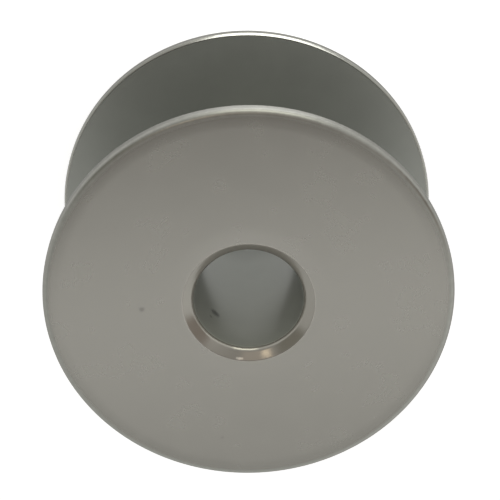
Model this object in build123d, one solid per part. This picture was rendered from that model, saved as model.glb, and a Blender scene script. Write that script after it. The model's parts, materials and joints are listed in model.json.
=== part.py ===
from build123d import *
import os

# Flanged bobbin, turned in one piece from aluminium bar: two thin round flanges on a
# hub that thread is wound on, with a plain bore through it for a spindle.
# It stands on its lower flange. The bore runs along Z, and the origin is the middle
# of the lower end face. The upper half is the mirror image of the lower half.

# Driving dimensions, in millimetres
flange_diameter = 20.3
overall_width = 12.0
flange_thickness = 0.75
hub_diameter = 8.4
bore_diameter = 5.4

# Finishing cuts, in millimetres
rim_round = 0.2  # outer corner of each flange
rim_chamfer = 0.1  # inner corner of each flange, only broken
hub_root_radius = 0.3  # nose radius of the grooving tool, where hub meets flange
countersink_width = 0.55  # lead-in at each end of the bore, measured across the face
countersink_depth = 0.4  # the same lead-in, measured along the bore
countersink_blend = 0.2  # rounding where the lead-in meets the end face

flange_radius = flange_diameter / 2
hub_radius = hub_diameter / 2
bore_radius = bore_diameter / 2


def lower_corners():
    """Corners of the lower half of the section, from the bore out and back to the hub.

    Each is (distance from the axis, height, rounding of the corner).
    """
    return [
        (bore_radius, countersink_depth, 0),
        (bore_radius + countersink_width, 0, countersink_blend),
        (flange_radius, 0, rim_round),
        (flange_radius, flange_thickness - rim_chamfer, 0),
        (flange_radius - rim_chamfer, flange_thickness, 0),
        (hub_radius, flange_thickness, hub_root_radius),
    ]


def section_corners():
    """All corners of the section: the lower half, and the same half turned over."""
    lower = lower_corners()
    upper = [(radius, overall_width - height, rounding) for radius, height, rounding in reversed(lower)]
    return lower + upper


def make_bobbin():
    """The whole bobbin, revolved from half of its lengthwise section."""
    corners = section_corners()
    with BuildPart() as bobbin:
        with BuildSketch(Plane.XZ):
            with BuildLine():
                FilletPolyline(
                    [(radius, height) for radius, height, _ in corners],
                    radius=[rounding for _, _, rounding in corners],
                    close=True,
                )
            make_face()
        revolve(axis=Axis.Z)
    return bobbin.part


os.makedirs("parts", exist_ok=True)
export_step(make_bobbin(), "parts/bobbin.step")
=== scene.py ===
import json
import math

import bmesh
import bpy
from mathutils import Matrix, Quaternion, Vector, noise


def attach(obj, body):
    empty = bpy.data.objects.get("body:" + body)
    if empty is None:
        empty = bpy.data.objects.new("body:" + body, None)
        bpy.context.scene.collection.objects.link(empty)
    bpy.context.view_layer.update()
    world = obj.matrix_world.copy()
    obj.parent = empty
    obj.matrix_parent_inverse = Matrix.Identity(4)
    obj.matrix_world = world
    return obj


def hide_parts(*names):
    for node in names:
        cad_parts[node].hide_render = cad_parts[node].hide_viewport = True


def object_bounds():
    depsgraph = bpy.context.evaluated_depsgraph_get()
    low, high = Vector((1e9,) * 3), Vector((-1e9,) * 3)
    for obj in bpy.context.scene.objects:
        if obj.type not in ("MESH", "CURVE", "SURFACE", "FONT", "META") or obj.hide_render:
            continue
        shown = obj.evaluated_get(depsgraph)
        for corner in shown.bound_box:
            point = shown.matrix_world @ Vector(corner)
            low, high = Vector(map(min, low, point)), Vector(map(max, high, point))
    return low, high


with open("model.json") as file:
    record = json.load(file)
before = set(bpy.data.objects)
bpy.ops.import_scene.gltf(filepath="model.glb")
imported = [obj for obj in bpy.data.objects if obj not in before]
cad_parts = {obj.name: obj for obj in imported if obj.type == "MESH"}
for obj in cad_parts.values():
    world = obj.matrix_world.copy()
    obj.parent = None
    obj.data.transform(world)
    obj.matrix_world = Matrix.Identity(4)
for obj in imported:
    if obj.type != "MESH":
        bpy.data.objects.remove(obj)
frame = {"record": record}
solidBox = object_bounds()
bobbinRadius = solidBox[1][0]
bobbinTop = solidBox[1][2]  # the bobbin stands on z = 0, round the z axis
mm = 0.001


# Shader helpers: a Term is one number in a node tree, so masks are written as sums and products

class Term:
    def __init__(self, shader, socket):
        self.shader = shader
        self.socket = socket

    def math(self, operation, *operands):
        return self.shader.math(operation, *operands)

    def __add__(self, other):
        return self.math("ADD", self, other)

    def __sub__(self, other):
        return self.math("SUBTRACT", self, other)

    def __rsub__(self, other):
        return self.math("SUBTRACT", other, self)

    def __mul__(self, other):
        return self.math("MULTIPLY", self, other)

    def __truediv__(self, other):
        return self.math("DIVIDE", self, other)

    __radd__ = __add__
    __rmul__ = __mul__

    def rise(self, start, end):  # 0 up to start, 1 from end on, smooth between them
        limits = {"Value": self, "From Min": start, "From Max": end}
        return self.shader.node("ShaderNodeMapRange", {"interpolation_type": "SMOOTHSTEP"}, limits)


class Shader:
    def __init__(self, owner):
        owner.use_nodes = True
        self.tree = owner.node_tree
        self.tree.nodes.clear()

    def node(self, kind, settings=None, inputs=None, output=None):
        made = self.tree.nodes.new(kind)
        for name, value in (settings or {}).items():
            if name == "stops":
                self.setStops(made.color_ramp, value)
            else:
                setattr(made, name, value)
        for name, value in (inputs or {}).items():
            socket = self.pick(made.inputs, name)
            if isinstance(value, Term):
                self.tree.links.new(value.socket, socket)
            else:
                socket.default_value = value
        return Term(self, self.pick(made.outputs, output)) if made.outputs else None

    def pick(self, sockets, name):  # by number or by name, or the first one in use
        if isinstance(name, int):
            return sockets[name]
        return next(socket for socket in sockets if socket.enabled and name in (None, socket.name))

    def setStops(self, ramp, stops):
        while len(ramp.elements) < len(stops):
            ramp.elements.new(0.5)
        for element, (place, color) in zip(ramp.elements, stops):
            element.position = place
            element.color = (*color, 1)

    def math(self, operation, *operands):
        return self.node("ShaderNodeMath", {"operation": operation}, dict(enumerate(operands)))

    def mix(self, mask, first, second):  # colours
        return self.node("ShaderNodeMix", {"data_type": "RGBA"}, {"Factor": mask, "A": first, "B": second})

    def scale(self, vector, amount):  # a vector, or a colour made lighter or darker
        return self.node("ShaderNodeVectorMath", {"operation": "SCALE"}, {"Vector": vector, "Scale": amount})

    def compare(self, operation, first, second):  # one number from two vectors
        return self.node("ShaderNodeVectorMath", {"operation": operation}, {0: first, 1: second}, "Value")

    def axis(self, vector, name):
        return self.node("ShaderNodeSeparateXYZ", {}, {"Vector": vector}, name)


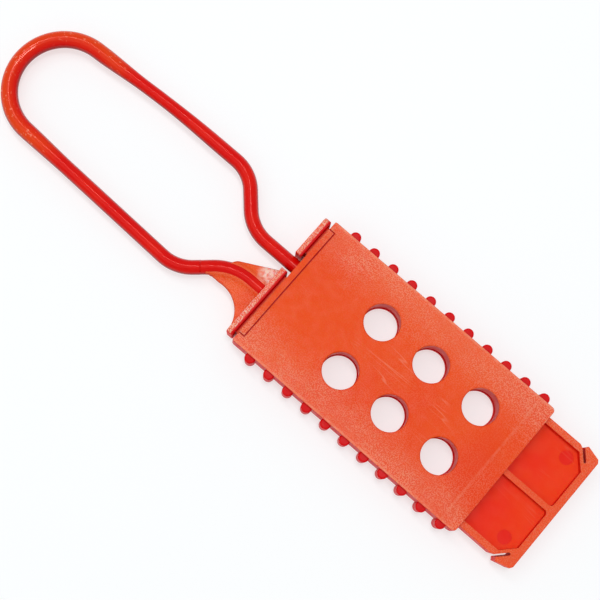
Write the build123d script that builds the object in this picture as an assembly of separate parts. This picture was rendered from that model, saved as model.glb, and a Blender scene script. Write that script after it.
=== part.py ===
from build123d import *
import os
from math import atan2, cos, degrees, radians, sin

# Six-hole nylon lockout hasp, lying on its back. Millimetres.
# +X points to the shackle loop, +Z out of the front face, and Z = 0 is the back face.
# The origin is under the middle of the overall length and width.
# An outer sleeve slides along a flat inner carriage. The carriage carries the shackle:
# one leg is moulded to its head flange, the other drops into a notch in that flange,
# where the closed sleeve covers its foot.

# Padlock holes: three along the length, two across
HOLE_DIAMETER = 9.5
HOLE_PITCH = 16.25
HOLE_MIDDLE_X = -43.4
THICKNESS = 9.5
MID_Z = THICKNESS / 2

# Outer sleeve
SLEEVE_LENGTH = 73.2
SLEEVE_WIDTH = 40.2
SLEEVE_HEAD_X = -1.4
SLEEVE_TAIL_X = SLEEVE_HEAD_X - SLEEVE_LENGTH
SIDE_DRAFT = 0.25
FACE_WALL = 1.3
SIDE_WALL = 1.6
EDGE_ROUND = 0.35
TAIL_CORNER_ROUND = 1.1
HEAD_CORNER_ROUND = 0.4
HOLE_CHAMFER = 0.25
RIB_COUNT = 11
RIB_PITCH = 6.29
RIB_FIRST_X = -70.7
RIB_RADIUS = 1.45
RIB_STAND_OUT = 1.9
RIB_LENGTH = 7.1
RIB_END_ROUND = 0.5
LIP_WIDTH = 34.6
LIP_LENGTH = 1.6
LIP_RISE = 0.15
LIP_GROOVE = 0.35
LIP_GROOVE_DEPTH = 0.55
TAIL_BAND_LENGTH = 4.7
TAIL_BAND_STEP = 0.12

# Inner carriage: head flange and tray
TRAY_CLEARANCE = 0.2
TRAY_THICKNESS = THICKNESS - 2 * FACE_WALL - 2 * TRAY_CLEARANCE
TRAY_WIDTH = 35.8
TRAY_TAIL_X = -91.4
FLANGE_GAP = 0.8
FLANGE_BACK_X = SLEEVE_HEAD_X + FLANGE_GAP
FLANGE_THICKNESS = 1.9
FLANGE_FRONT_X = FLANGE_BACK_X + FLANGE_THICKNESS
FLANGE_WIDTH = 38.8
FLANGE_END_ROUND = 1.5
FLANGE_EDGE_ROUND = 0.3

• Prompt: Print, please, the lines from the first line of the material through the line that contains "bore_diameter = 5.4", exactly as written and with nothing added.

• Response:
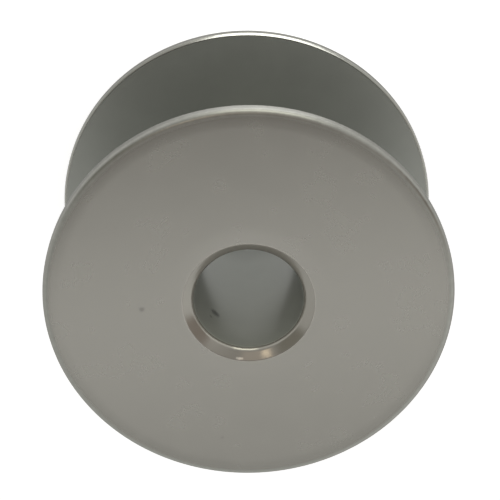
Model this object in build123d, one solid per part. This picture was rendered from that model, saved as model.glb, and a Blender scene script. Write that script after it. The model's parts, materials and joints are listed in model.json.
=== part.py ===
from build123d import *
import os

# Flanged bobbin, turned in one piece from aluminium bar: two thin round flanges on a
# hub that thread is wound on, with a plain bore through it for a spindle.
# It stands on its lower flange. The bore runs along Z, and the origin is the middle
# of the lower end face. The upper half is the mirror image of the lower half.

# Driving dimensions, in millimetres
flange_diameter = 20.3
overall_width = 12.0
flange_thickness = 0.75
hub_diameter = 8.4
bore_diameter = 5.4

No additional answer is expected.